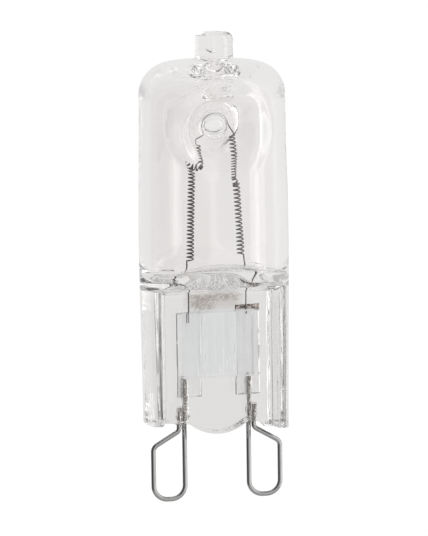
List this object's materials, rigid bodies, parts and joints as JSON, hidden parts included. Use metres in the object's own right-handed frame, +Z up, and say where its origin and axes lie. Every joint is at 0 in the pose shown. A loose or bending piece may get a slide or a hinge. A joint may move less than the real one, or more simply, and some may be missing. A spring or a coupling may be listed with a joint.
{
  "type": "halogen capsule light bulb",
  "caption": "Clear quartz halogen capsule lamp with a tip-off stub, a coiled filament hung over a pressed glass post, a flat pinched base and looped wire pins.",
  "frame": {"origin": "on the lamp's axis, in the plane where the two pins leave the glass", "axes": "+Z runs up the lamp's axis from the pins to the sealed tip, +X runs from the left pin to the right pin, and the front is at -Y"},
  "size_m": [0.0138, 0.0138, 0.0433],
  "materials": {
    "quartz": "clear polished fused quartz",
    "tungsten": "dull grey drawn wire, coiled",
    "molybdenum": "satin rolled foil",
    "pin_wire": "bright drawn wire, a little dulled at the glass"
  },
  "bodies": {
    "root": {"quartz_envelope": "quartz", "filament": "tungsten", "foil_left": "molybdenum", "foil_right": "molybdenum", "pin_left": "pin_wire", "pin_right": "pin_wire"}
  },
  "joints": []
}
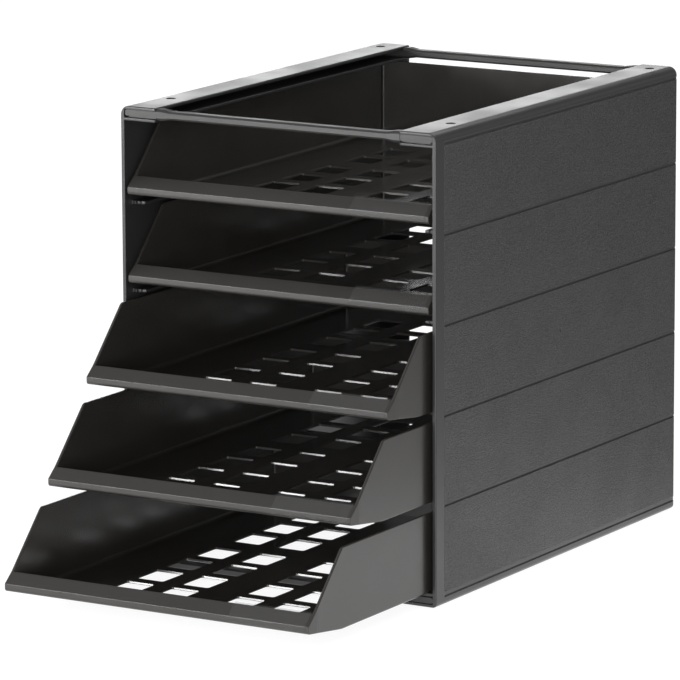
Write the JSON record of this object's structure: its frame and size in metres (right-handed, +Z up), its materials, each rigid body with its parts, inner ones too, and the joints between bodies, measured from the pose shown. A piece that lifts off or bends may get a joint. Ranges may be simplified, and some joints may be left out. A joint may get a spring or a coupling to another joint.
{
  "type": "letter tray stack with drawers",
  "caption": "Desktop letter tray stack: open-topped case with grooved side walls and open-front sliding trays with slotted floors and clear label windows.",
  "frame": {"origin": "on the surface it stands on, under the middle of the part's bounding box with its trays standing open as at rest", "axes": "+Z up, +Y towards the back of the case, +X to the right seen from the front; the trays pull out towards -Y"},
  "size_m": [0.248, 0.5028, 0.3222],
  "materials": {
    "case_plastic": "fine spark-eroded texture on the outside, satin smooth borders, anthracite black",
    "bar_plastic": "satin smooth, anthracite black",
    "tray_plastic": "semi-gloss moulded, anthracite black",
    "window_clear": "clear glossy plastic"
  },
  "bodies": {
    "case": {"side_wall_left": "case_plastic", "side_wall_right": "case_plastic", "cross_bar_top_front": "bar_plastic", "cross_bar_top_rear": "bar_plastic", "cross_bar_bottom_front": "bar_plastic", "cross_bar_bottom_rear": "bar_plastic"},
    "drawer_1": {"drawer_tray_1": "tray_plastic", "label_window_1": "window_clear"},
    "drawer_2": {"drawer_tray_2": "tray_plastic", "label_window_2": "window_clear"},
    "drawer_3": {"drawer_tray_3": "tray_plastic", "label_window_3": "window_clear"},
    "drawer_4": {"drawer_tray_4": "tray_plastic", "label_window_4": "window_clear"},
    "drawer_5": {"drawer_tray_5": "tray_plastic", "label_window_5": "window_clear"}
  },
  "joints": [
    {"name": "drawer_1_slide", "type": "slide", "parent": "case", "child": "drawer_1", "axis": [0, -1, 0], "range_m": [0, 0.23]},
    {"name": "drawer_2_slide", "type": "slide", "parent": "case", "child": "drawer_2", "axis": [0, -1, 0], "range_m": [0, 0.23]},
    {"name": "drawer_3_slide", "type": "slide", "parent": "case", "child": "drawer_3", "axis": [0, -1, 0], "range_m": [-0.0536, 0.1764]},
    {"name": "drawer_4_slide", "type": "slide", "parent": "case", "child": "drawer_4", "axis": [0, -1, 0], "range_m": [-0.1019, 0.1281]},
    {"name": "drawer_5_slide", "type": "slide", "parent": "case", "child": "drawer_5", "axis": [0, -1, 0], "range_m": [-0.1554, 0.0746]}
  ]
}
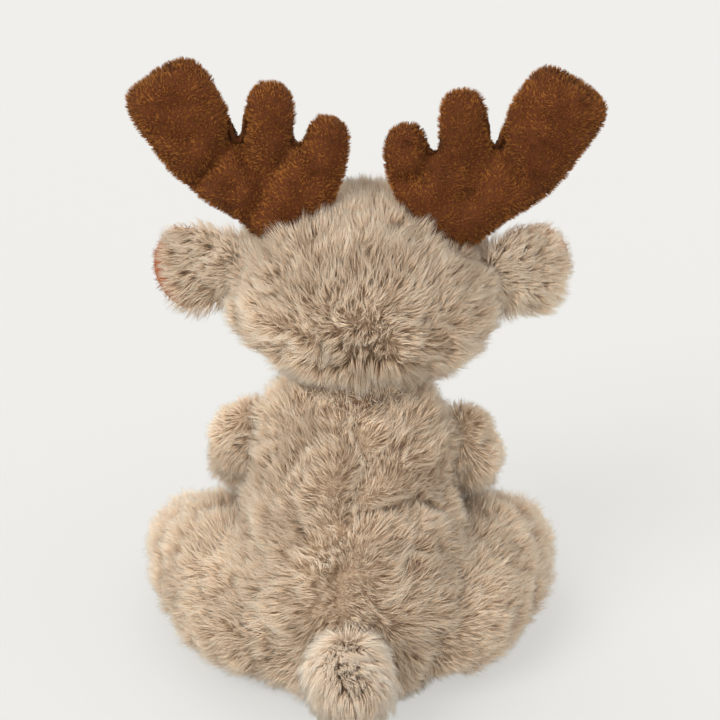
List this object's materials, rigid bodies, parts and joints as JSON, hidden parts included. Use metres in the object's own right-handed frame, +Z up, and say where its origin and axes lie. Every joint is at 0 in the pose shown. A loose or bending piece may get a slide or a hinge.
_____
Problem description:
All of the entries must be written out exactly as they stand.

Full response:
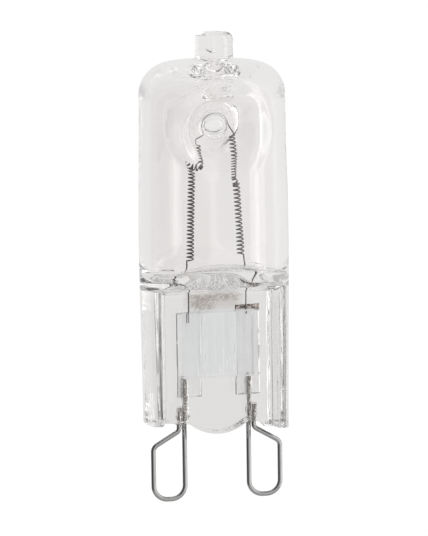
List this object's materials, rigid bodies, parts and joints as JSON, hidden parts included. Use metres in the object's own right-handed frame, +Z up, and say where its origin and axes lie. Every joint is at 0 in the pose shown. A loose or bending piece may get a slide or a hinge. A joint may move less than the real one, or more simply, and some may be missing. A spring or a coupling may be listed with a joint.
{
  "type": "halogen capsule light bulb",
  "caption": "Clear quartz halogen capsule lamp with a tip-off stub, a coiled filament hung over a pressed glass post, a flat pinched base and looped wire pins.",
  "frame": {"origin": "on the lamp's axis, in the plane where the two pins leave the glass", "axes": "+Z runs up the lamp's axis from the pins to the sealed tip, +X runs from the left pin to the right pin, and the front is at -Y"},
  "size_m": [0.0138, 0.0138, 0.0433],
  "materials": {
    "quartz": "clear polished fused quartz",
    "tungsten": "dull grey drawn wire, coiled",
    "molybdenum": "satin rolled foil",
    "pin_wire": "bright drawn wire, a little dulled at the glass"
  },
  "bodies": {
    "root": {"quartz_envelope": "quartz", "filament": "tungsten", "foil_left": "molybdenum", "foil_right": "molybdenum", "pin_left": "pin_wire", "pin_right": "pin_wire"}
  },
  "joints": []
}
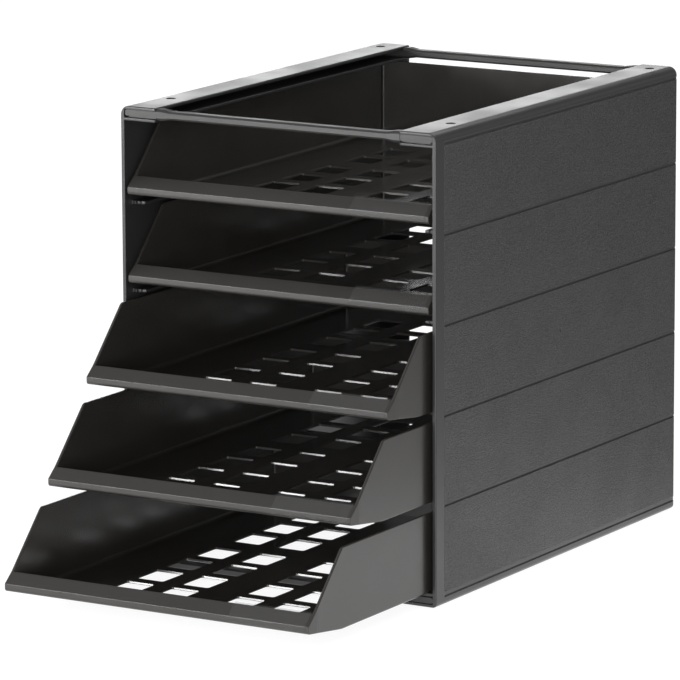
Write the JSON record of this object's structure: its frame and size in metres (right-handed, +Z up), its materials, each rigid body with its parts, inner ones too, and the joints between bodies, measured from the pose shown. A piece that lifts off or bends may get a joint. Ranges may be simplified, and some joints may be left out. A joint may get a spring or a coupling to another joint.
{
  "type": "letter tray stack with drawers",
  "caption": "Desktop letter tray stack: open-topped case with grooved side walls and open-front sliding trays with slotted floors and clear label windows.",
  "frame": {"origin": "on the surface it stands on, under the middle of the part's bounding box with its trays standing open as at rest", "axes": "+Z up, +Y towards the back of the case, +X to the right seen from the front; the trays pull out towards -Y"},
  "size_m": [0.248, 0.5028, 0.3222],
  "materials": {
    "case_plastic": "fine spark-eroded texture on the outside, satin smooth borders, anthracite black",
    "bar_plastic": "satin smooth, anthracite black",
    "tray_plastic": "semi-gloss moulded, anthracite black",
    "window_clear": "clear glossy plastic"
  },
  "bodies": {
    "case": {"side_wall_left": "case_plastic", "side_wall_right": "case_plastic", "cross_bar_top_front": "bar_plastic", "cross_bar_top_rear": "bar_plastic", "cross_bar_bottom_front": "bar_plastic", "cross_bar_bottom_rear": "bar_plastic"},
    "drawer_1": {"drawer_tray_1": "tray_plastic", "label_window_1": "window_clear"},
    "drawer_2": {"drawer_tray_2": "tray_plastic", "label_window_2": "window_clear"},
    "drawer_3": {"drawer_tray_3": "tray_plastic", "label_window_3": "window_clear"},
    "drawer_4": {"drawer_tray_4": "tray_plastic", "label_window_4": "window_clear"},
    "drawer_5": {"drawer_tray_5": "tray_plastic", "label_window_5": "window_clear"}
  },
  "joints": [
    {"name": "drawer_1_slide", "type": "slide", "parent": "case", "child": "drawer_1", "axis": [0, -1, 0], "range_m": [0, 0.23]},
    {"name": "drawer_2_slide", "type": "slide", "parent": "case", "child": "drawer_2", "axis": [0, -1, 0], "range_m": [0, 0.23]},
    {"name": "drawer_3_slide", "type": "slide", "parent": "case", "child": "drawer_3", "axis": [0, -1, 0], "range_m": [-0.0536, 0.1764]},
    {"name": "drawer_4_slide", "type": "slide", "parent": "case", "child": "drawer_4", "axis": [0, -1, 0], "range_m": [-0.1019, 0.1281]},
    {"name": "drawer_5_slide", "type": "slide", "parent": "case", "child": "drawer_5", "axis": [0, -1, 0], "range_m": [-0.1554, 0.0746]}
  ]
}
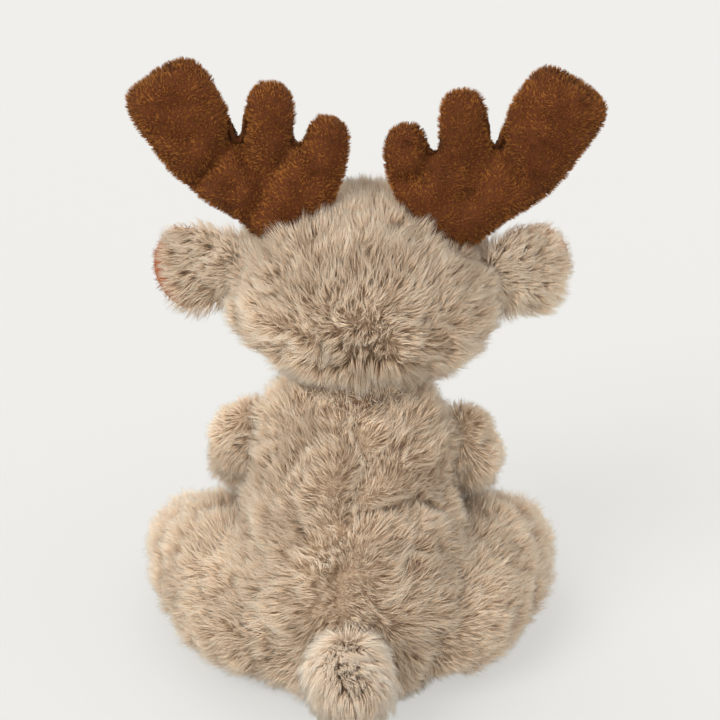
List this object's materials, rigid bodies, parts and joints as JSON, hidden parts included. Use metres in the object's own right-handed frame, +Z up, and say where its origin and axes lie. Every joint is at 0 in the pose shown. A loose or bending piece may get a slide or a hinge.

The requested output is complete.